Calder learned pretty quickly to check out the goods as soon as we got off the front lawn and out of eyesight. I knew we had for sure picked the right hood when at one house Calder was presented with his treats by a lady standing at the end of her walkway in a FULL LENGTH FUR COAT.


This is just a nice picture. I want to steal these people's house sooooo badly.** We went out of our own neighborhood since we wanted to go to a place that had more single-family houses than apartment buildings. An added bonus to picking the house heavy-hood is that we got a see a pretty spectacular Halloween decorative display. Calder was quite taken with the blinking eyes that several people had attached to their shrubberies. I on the other hand was quite envious of the fact that these lucky bastards have yards to decorate in the first place.


Towards the end of out street-and-a-half odyssey, Calder was finally brave enough to go up to the doors by himself. Of course he couldn't reach the doorbells and his attempts at knocking were on the newborn kitten side of weak so Bruce would eventually have to help him. Well, help him or just stop him from turning the knob and busting into the house unannounced. Calder is cute but maybe not THAT cute.


Calder was literally running between houses, like he though that they might stop the candy orgy at any moment. Lord know we did miss out on a few houses because they had already run out but how much chocolate does a person who is still only 3 ft. tall need anyways?


OMG! It's a spider! It's a ring! It's a spider ring! And yes, he did try to eat that too. Fortunately it got spit out. Other things that got spit out: Skittles, an eraser that was shaped like a witch head, Play-Do and a half chewed Tootsie Roll. Let me just mention that "Tootsie Roll or Cat Poop?" is not the most fun game to play the day after Halloween when you have a decent hangover combined with other issues of the ladytude variety.***


Seeing as how I was headed out to join grown-up weirdos in costumes for the evening, I certainly didn't interfere with Calder's insane candy mauling. That's once sugar rush that was not going to be my problem. I think Bruce eventually had to hit him with a couple of tranqs before getting him to bed. After letting him stay up and watch Scream 3, that is. Bruce is the BEST father.


Look, Calder is SMILING! Not grimacing, not looking at me with boredom or mild annoyance. It's a Halloween Miracle! Although I suppose it could be less earnest smiling and more my face is stuck like this because of all the dried Tootsie Roll juice that is covering it.



*Do you, or do you not just want to nom on those hams up there.

**Like, con way my way into their home using social engineering and then murder them and take over their lives. Seriously, this house had a cupola. And a gazebo. And a wrap around porch. And a M-Fing ARBOR.

***Don't get all up in arms about me talking about my cramps. This is a space where I once described what my cervix looks like. You should have learned the first time.

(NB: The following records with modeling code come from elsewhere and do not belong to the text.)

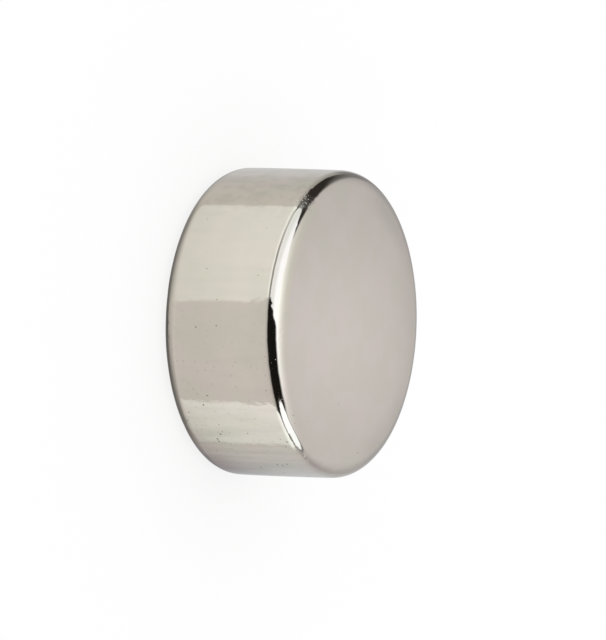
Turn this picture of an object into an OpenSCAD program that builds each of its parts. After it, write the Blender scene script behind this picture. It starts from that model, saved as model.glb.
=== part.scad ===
// Disc magnet, plated and tumbled.
// One solid disc, pressed and sintered as one piece, magnetised through its
// thickness, with both edges rounded by tumbling before it was plated.
// It lies flat: the origin is at the middle of the lower pole face, and +Z runs
// along the disc's axis to the upper pole face.

/* [Disc] */
// Diameter of the disc over its plating
disc_d = 9; // [5:0.5:24]
// Thickness between the two pole faces
disc_t = 4; // [2:0.5:12]

/* [Edges] */
// Radius of the tumbled edge round each pole face
edge_r = 0.55; // [0.2:0.05:0.9]

/* [Hidden] */

// Radius of the round wall
wall_r = disc_d / 2;
// Radius of the flat part of each pole face, inside the rounded edge
face_r = wall_r - edge_r;
// Height of the straight part of the wall, between the two rounded edges
wall_h = disc_t - 2 * edge_r;
$fn = 96;

// Half of the disc's section, from its axis out: the middle slab stands between
// the two edge circles, whose outer quarters are the rounded edges.
module half_section() {
    // From pole face to pole face
    square([face_r, disc_t]);
    // Out to the round wall
    translate([0, edge_r])
        square([wall_r, wall_h]);
    for (height = [edge_r, disc_t - edge_r])
        translate([face_r, height])
            circle(r = edge_r);
}

// The magnet itself: the half section turned once round the axis
module magnet() {
    color([0.78, 0.75, 0.70])
        rotate_extrude()
            half_section();
}

magnet();
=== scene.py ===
import math
import random

import bpy
from mathutils import Matrix, Vector, noise


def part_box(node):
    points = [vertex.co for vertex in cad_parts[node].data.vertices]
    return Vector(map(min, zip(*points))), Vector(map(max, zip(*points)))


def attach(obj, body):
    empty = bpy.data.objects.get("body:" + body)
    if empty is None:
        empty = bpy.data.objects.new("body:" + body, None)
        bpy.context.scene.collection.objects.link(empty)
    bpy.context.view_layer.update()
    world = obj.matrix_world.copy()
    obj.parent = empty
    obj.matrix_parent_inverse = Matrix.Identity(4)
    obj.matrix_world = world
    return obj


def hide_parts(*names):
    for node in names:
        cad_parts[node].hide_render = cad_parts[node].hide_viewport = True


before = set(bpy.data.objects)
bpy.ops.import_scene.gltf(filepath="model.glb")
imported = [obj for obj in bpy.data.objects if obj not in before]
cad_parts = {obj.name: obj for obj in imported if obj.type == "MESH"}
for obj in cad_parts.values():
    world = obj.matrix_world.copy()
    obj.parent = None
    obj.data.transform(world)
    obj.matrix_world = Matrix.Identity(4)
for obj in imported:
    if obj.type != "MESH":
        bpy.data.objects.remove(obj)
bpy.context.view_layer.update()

# --- The disc magnet -----------------------------------------------------------------
# One solid disc of pressed and sintered magnet alloy. It was tumbled in a drum until
# both edges came out round, then plated with bright nickel. Nothing is fixed to it, and
# it lies flat on one of its two faces.

MM = 0.001

low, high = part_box("magnet")
disc_r = min(high.x, -low.x) / MM
disc_t = (high.z - low.z) / MM
# The arc of each rounded edge. With the lean on both sides the edge measures 0.55.
edge_r = 0.53

# Tumbling leaves no sharp start to the rounded edge. The wall and the faces lean toward
# it by a degree or so, and the lean dies away over the fade, in millimetres.
wall_lean = math.radians(1.5)
wall_fade = 0.4
face_lean = math.radians(0.8)
face_fade = 0.5

points_around = 720
edge_rings = 20
wall_rings = 18
face_rings = 16


def outline():
    """The section of the disc from the middle of the lower face to the middle of the upper one.

    Each ring is a radius, a height and a slope: 0 on the wall, a right angle on a face.
    """
    wall_drop = wall_lean * wall_fade
    face_drop = face_lean * face_fade
    centre_r = disc_r - wall_drop - edge_r * math.cos(wall_lean)
    centre_h = disc_t - face_drop - edge_r * math.cos(face_lean)
    wall_end = centre_h + edge_r * math.sin(wall_lean)
    face_end = centre_r + edge_r * math.sin(face_lean)
    upper = []
    for step in range(wall_rings):
        height = disc_t / 2 + (wall_end - disc_t / 2) * math.sin(math.pi / 2 * step / wall_rings)
        fading = math.exp((height - wall_end) / wall_fade)
        upper.append((disc_r - wall_drop * fading, height, wall_lean * fading))
    for step in range(edge_rings + 1):
        slope = wall_lean + (math.pi / 2 - wall_lean - face_lean) * step / edge_rings
        radius = centre_r + edge_r * math.cos(slope)
        height = centre_h + edge_r * math.sin(slope)
        upper.append((radius, height, slope))
    for step in range(1, face_rings):
        radius = face_end * math.cos(math.pi / 2 * step / face_rings)
        fading = math.exp((radius - face_end) / face_fade)
        upper.append((radius, disc_t - face_drop * fading, math.pi / 2 - face_lean * fading))
    lower = [(radius, disc_t - height, -slope) for radius, height, slope in upper[1:]]
    return lower[::-1] + upper


# The side of the disc that is seen first, as an angle about its axis: 0 is -Y and 90 is +X
front = 90

# Swells left by the press and the drum: how wide, how wide along the axis, and how deep
swells = [(2.6, 2.6, 0.0050), (0.62, 0.62, 0.0042), (0.30, 1.2, 0.0034), (0.20, 0.20, 0.0046)]

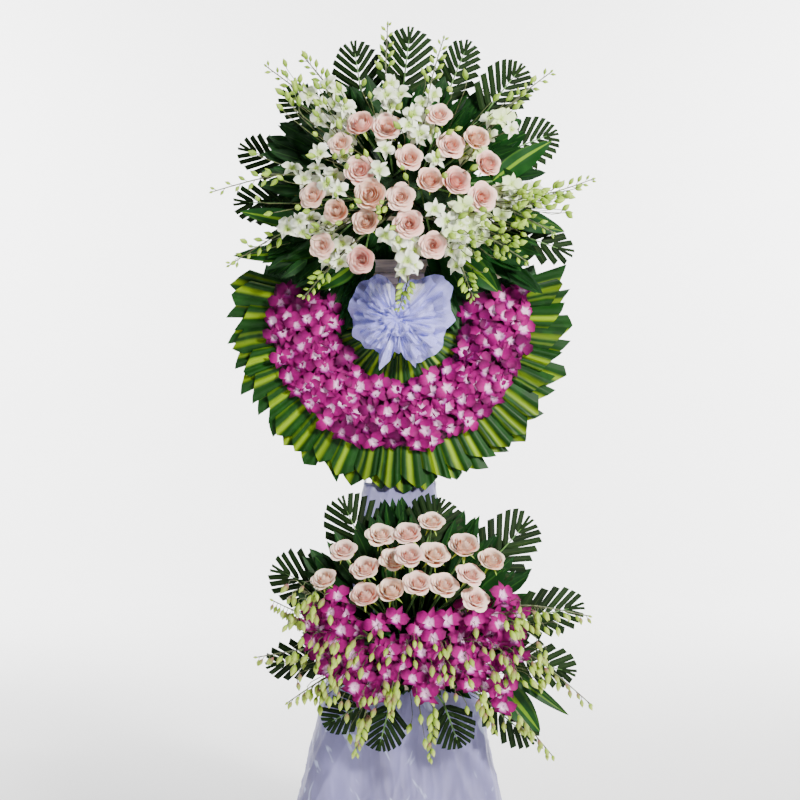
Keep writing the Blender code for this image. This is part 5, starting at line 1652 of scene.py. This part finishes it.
def at_an_arm(spot):
    """Whether this point of the cloth lies where an arm of the shelf comes through."""
    beside = abs(abs(spot.x) - ARM_OFFSET)
    return beside < SLIT_HALF and abs(spot.z - ARM_HEIGHT) < SLIT_HALF and spot.y < -0.05


def build_skirt():
    mesh = grid_shape("skirt_sheet", 240, 170, skirt_rule)
    bm = bmesh.new()
    bm.from_mesh(mesh)
    slits = [face for face in bm.faces if at_an_arm(face.calc_center_median())]
    bmesh.ops.delete(bm, geom=slits, context="FACES")
    bm.to_mesh(mesh)
    bm.free()
    piece = put_up("skirt_cloth_sheet", mesh, (SATIN,), "skirt_cloth", ("skirt",))
    wall = piece.modifiers.new("wall", "SOLIDIFY")
    wall.thickness = 0.0012
    wall.offset = 0
    bpy.context.view_layer.objects.active = piece
    bpy.ops.object.modifier_apply(modifier="wall")


build_skirt()

# %% [markdown]
# ## Filler leaves
# A florist hides the foam and stems with short dark leaves, pushed in between the flowers. They stand out
# from the foam in every direction, on a dome that is thinner than the flowers'. The beige boards above the
# bow stay bare, with dark leaves hanging behind them, and extra leaves close the gaps at the corners.

# %% Filler leaves
SHORT_LEAF = grid_shape("short_leaf", 4, 7, broad_rule)


def on_the_boards(column, row):
    return abs(column - 398) < 54 and 256 < row < 400


def build_filler(name, focus, seed, extra, count=0, middle=(0, 0), half_size=(0, 0), rim=0, crown=0):
    """Dark leaves whose tips lie on a dome, from its rim at the back to its crown, and at extra spots."""
    draw = random.Random(seed)
    spots = []
    while len(spots) < count:
        turn = draw.uniform(0, 2 * math.pi)
        out = math.sqrt(draw.uniform(0.02, 1))
        column = middle[0] + half_size[0] * out * math.cos(turn)
        row = middle[1] + half_size[1] * out * math.sin(turn)
        depth = rim + (crown - rim) * math.sqrt(1 - out * out) * draw.uniform(0.25, 1.0)
        if not on_the_boards(column, row):
            spots.append((column, row, depth))
    copies = []
    for column, row, depth in (*spots, *extra):
        tip = seen(column, row, depth)
        heading = tip - focus - Vector((0, draw.uniform(-0.01, 0.03), 0))
        length = min(heading.length * 0.9, draw.uniform(0.060, 0.110))
        start = tip - heading.normalized() * length
        face = (FRONT + Vector((draw.uniform(-0.8, 0.8), 0, draw.uniform(-0.5, 0.9)))).normalized()
        matrix = growing(start, tip - start, face, draw.uniform(0.011, 0.021), length)
        copies.append((SHORT_LEAF, matrix, draw.random(), 0))
    gather(name, copies, (FILLER_LEAF,), "palm_green")


UPPER_CORNERS = (
    *strewn((262, 236, -0.130), (338, 292, -0.095), 52, 61),
    *strewn((466, 236, -0.130), (545, 294, -0.095), 54, 62),
    *strewn((350, 240, -0.135), (450, 255, -0.110), 22, 63),
    *strewn((455, 104, -0.100), (482, 128, -0.060), 8, 60),
    *strewn((334, 282, -0.066), (358, 342, -0.058), 24, 66),
    *strewn((446, 282, -0.066), (470, 334, -0.058), 20, 67),
    *strewn((326, 278, -0.075), (344, 298, -0.060), 14, 68),
    *strewn((452, 290, -0.066), (461, 302, -0.058), 7, 56),
    *strewn((347, 314, -0.066), (356, 330, -0.058), 6, 55),
    *strewn((456, 278, -0.075), (476, 298, -0.060), 10, 69),
)
build_filler("upper_filler_leaves", UPPER_FOCUS, 41, UPPER_CORNERS, count=360, middle=(402, 182),
             half_size=(146, 112), rim=-0.055, crown=-0.175)
BEHIND_SLATS = (
    *strewn((348, 268, 0.0035), (388, 284, 0.0050), 16, 57),
    *strewn((415, 268, 0.0035), (452, 284, 0.0050), 15, 58),
    *strewn((376, 276, 0.0035), (392, 286, 0.0050), 8, 54),
)
FAR_ABOVE = Vector((0.0, 0.0045, 2.2))
build_filler("backing_leaves", FAR_ABOVE, 42, BEHIND_SLATS)
LOWER_FRONT = (
    *strewn((330, 668, -0.262), (505, 702, -0.240), 34, 64),
    *strewn((320, 640, -0.285), (510, 680, -0.250), 26, 65),
    *strewn((388, 682, -0.300), (422, 704, -0.285), 10, 70),
    *strewn((376, 496, -0.175), (448, 520, -0.150), 22, 59),
)
build_filler("lower_filler_leaves", LOWER_FOCUS, 43, LOWER_FRONT, count=380, middle=(416, 600),
             half_size=(126, 104), rim=-0.140, crown=-0.245)

# %% [markdown]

Saturday, October 31, 2009

Halloween Spirit





I guess the Halloween mood finally hit Calder today. Not only did he agree to put on his turtle shell (we'll work on the rest of the costume) but he also wanted to wear one of his dino/dragon costumes from last year. Too bad that one is too small to close the bottom since it seems that's the best chance I have to get him out of the house all dressed up. Well, there's also a cheapo baseball player costume I can use as a last resort. If Calder ever wakes up that is. He refused to take a nap after lunch and as such is passed out on the couch with no pants on while the rest of the children in the neighborhood are pouring out of their houses to shake down all the local stores for candy with a few houses thrown in there along the way. I have an enormous bowl of candy just in case but they never seem to ring our buzzer so I guess if Calder doesn't get his lazy ass up in the next hour or so, we can just fake his first trick or treating experience. That's me, half-assing Halloween, just like everything else. Why should today be any exception?